━━ Supplied data
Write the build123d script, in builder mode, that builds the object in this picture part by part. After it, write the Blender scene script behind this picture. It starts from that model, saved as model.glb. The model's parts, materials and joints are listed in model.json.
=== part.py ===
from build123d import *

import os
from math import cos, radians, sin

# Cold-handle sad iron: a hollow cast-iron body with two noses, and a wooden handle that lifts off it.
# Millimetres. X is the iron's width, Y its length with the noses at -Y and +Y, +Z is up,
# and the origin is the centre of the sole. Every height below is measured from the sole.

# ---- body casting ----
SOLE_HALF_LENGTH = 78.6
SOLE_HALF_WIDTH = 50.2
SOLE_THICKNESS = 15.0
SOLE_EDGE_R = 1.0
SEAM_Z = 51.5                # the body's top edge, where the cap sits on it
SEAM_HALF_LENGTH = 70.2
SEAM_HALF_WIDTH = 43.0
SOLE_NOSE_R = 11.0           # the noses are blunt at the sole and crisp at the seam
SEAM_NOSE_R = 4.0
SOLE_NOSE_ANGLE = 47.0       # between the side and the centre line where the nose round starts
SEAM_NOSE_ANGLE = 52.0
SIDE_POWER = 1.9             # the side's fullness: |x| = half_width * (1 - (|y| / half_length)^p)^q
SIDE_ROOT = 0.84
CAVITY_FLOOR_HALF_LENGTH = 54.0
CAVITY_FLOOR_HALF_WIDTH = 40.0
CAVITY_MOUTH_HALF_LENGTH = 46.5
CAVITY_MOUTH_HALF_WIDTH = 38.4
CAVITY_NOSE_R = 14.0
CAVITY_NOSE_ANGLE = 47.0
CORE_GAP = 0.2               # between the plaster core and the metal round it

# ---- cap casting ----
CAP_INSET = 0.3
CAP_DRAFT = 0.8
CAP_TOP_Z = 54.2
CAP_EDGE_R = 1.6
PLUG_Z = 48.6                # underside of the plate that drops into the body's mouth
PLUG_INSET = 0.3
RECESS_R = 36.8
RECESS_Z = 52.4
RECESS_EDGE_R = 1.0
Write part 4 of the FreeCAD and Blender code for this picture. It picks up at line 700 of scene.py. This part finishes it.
━━━━
Print the material above verbatim, first line through the line containing "# and the origin", both included.

#### Task response
Write the build123d script, in builder mode, that builds the object in this picture part by part. After it, write the Blender scene script behind this picture. It starts from that model, saved as model.glb. The model's parts, materials and joints are listed in model.json.
=== part.py ===
from build123d import *

import os
from math import cos, radians, sin

# Cold-handle sad iron: a hollow cast-iron body with two noses, and a wooden handle that lifts off it.
# Millimetres. X is the iron's width, Y its length with the noses at -Y and +Y, +Z is up,
# and the origin is the centre of the sole. Every height below is measured from the sole.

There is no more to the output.